You may be thinking, “….but with flowers from a grocery store?” Sure, why not? It isn’t breaking the bank that makes the thought count. It’s the other 364.5 days of the year and how he has cherished her.

For others, I presume, the flowers, or their romantic purpose, are given little thought, and serve mostly to keep him out of the doghouse with ‘the wife’.

And that mental wandering led me to thinking about my marriage. My husband and I are pretty normal people. Make that very normal. Our lives are busy with work, family–5 kids and a dog, to be precise–ministry, committees, and hobbies. We have normal ups and downs in our relationship, just like everyone else. But the one thing my husband has done every day for the past 18 years, other than the rare day that we did not see each other or speak on the phone, is tell me he loves me. That is approximately 6,579 times, minus a few days, plus add in the countless days that he told me numerous times a day. We have rarely parted ways without a hug, a kiss, and an ‘I love you’—even on the days that we were ticked off or hurt.

I reciprocate, or even initiate, the same gesture, but I have him to thank for it. Early in marriage, when I asked why he insists on giving me a good-bye kiss and saying ‘I love you’, just to go to the grocery store, Tim told me that he wanted us always to part ways, affirming our love for each other. “You never know when will be your last good-bye’, he said.  

This act of love has served our marriage well. It has taken discipline, sacrifice and the choice of will, on the days where feelings didn’t match our commitment. Other days it has threatened to make us late for work or other responsibilities when passion out-measured time available to celebrate our feelings. But , regardless of our feelings, it has always reminded us that we are in it for the long haul, that there is no competition in our love for each other and, no matter what happens, we have each other’s heart.

Today, in spite of what other Valentine’s Day celebrations we do or do not make happen, or whether I get flowers from a grocery store… or none… I am thankful for the love of my life. Truth be told, I can’t even recall what he did last year to celebrate, but I remember all the ways he helped me the other 364.5 days in between, and how special he makes me feel every day of the year. That is the love I celebrate today.

Happy Valentine’s Day!

4 thoughts on “Is Love a Commitment or a Bouquet?

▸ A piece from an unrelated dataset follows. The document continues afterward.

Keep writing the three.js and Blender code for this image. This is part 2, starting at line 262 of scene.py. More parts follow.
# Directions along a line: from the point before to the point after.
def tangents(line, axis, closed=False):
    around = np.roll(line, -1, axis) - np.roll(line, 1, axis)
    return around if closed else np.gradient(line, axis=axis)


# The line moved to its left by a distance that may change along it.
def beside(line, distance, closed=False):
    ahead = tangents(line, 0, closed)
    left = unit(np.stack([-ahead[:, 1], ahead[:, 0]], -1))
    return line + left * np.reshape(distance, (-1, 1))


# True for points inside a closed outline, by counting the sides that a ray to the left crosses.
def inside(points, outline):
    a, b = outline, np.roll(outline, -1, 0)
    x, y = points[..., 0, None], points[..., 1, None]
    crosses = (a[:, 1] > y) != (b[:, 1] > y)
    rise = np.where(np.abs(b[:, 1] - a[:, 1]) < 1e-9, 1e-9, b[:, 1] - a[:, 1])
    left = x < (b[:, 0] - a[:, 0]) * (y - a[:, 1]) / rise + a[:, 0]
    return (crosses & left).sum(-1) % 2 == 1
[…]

  1. Debbie Dillon February 17, 2012 / 12:11 pm

    Oh, I LOVE this post and can totally relate! My sweet, hard-working husband came home Valentine’s Day with beautiful flowers for me AND our daughter (he’d already taken the grocery sticker off, LOL) and a box of gourmet chocolates. You’re so right…it’s the love you share during the other 364 days that really matters.
    So glad to have found you through LInkedIn. Looking forward to being part of the group – please check out my web site at christianwomensvoice.com. If you click on the magazine cover, it will take you to the site where you can preview the entire issue. Keep in mind that I’m happy to promote any Christian women’s event (conferences, classes, etc) for free. (Business ads cost just a little). So, if you know of any upcoming events, let me know and we’ll get the word out 🙂 Be blessed!

    • Faith Girls Unleashed with Trudy Metzger February 27, 2012 / 10:02 am

      Thank you Debbie! I’m glad that you too are blessed with this kind of love! I’ve enjoyed your website and am excited about your ministry. Feel free to post directly to my FB wall anytime you have something new to share! And thank you so much for your offer to help get word out about events! That is very kind. If I can help you in any way, please let me know! Wishing you many blessings!

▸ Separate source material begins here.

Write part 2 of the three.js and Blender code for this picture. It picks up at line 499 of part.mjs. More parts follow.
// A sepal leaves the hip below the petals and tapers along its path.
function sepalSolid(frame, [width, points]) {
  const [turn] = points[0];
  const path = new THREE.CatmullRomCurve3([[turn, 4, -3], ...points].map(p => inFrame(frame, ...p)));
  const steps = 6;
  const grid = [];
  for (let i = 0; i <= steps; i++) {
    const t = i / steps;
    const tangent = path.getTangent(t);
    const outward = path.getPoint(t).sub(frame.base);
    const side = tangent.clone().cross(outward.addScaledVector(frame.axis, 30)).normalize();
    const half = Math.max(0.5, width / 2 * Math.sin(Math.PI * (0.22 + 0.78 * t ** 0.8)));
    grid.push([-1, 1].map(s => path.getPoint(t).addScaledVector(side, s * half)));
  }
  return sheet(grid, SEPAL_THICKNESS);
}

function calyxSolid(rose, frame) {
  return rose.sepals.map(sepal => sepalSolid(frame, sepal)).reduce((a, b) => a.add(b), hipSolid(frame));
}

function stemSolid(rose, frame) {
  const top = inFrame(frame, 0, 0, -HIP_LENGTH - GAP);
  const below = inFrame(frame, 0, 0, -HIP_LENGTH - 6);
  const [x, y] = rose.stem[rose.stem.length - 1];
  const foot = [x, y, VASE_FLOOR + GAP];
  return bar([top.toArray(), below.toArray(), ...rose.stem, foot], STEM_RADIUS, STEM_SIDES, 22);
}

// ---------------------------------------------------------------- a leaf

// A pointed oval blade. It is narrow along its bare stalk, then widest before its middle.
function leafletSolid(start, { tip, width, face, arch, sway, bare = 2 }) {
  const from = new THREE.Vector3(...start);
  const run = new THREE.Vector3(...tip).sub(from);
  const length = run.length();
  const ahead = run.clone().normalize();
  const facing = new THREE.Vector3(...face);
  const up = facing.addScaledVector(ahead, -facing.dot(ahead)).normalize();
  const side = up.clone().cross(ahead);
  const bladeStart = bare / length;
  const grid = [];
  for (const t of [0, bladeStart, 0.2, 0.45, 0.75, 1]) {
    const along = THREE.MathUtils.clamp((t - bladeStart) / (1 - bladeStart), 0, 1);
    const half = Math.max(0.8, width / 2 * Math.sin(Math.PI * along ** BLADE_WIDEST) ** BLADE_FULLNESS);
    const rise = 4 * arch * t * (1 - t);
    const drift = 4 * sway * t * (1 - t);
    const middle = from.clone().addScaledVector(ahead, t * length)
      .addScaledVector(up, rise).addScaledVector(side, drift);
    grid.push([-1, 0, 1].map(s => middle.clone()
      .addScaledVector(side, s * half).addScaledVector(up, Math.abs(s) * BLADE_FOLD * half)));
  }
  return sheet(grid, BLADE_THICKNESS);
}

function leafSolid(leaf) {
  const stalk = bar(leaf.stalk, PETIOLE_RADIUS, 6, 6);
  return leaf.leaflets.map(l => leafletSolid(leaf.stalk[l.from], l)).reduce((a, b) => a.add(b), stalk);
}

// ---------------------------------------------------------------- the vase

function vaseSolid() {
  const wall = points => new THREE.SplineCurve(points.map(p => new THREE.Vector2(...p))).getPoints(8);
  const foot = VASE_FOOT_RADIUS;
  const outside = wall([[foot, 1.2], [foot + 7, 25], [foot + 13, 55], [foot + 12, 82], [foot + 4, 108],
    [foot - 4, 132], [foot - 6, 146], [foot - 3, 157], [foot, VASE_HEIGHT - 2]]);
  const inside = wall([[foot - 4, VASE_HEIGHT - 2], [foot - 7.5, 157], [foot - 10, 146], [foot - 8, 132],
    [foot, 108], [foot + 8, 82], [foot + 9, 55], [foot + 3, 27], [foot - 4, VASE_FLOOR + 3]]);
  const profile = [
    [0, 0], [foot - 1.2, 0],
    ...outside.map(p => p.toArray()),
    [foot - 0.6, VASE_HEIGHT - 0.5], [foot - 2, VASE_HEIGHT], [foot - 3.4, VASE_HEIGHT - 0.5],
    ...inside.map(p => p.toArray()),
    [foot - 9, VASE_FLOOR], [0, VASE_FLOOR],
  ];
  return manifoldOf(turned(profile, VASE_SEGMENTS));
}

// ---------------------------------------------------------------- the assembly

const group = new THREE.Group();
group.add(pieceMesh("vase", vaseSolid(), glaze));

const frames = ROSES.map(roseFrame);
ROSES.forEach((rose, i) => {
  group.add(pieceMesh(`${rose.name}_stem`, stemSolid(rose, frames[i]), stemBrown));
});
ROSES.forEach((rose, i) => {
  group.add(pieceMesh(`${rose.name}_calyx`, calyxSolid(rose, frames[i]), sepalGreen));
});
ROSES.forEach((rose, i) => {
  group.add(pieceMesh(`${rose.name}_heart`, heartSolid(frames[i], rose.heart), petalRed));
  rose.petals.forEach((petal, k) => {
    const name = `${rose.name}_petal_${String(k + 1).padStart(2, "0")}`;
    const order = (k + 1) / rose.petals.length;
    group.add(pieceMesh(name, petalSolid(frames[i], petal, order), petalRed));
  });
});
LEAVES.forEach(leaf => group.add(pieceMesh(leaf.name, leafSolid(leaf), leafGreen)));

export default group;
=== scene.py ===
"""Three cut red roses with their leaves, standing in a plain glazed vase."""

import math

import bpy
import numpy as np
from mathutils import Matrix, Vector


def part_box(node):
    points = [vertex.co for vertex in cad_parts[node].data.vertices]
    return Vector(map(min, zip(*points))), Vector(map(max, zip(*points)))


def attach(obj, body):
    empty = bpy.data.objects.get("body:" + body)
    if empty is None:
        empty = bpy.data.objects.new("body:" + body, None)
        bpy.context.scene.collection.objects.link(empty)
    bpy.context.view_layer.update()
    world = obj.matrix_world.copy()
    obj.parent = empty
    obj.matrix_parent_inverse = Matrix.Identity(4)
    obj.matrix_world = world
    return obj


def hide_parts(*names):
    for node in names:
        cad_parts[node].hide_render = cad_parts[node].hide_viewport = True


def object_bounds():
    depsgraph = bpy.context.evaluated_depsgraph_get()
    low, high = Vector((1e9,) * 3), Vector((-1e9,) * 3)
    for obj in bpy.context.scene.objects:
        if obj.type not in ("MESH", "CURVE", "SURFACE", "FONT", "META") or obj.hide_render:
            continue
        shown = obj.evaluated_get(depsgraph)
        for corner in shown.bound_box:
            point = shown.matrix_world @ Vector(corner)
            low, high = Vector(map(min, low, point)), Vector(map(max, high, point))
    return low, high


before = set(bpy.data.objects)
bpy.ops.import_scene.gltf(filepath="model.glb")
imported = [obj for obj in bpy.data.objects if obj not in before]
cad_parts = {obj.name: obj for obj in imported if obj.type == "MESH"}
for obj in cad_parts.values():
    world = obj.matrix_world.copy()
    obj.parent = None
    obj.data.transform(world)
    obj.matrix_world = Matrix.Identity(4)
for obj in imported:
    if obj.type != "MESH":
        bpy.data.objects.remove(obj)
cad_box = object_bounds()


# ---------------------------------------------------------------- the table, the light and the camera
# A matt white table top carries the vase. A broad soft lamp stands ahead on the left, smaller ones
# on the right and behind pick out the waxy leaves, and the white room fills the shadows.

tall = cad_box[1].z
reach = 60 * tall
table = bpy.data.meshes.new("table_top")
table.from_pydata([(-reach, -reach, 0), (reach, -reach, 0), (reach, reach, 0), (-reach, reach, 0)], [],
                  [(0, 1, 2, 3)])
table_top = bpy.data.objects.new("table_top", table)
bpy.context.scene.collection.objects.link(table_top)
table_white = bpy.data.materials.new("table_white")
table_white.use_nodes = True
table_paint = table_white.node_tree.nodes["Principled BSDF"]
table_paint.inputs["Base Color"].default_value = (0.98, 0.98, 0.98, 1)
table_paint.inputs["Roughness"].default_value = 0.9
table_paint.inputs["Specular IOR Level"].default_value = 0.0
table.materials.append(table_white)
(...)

  2. Suzie Zanewich February 27, 2012 / 9:50 am

    Love this post Trudy. You are sooo right and made me think about how my husband does the same things for me. He always does give me beautiful gifts and romantic cards that profess his love for me and never forgets a special occasion. He makes me feel special and loved every day if only I pay attention to his love language. He always leaves me a love note when he goes away. He always says “I love you” and kisses me good night and goodbye. And he often calls or emails during the day to say thank you for something I have done for him and always ends off with xo. I think we just need to pay more attention to the ways our husbands or significant others show us their love and devotion. I know I for one am inspired to write a blog about it. And I feel oh so grateful for my husband and all the little things he does to make me feel special and loved.

    Blessings, Suzie JMT

    • Thank you Suzie! Let me know when you write your blog, and send me your blog link. I’d love to read it! You’re a great inspiration! So fun to watch what is happening in your life! Be blessed!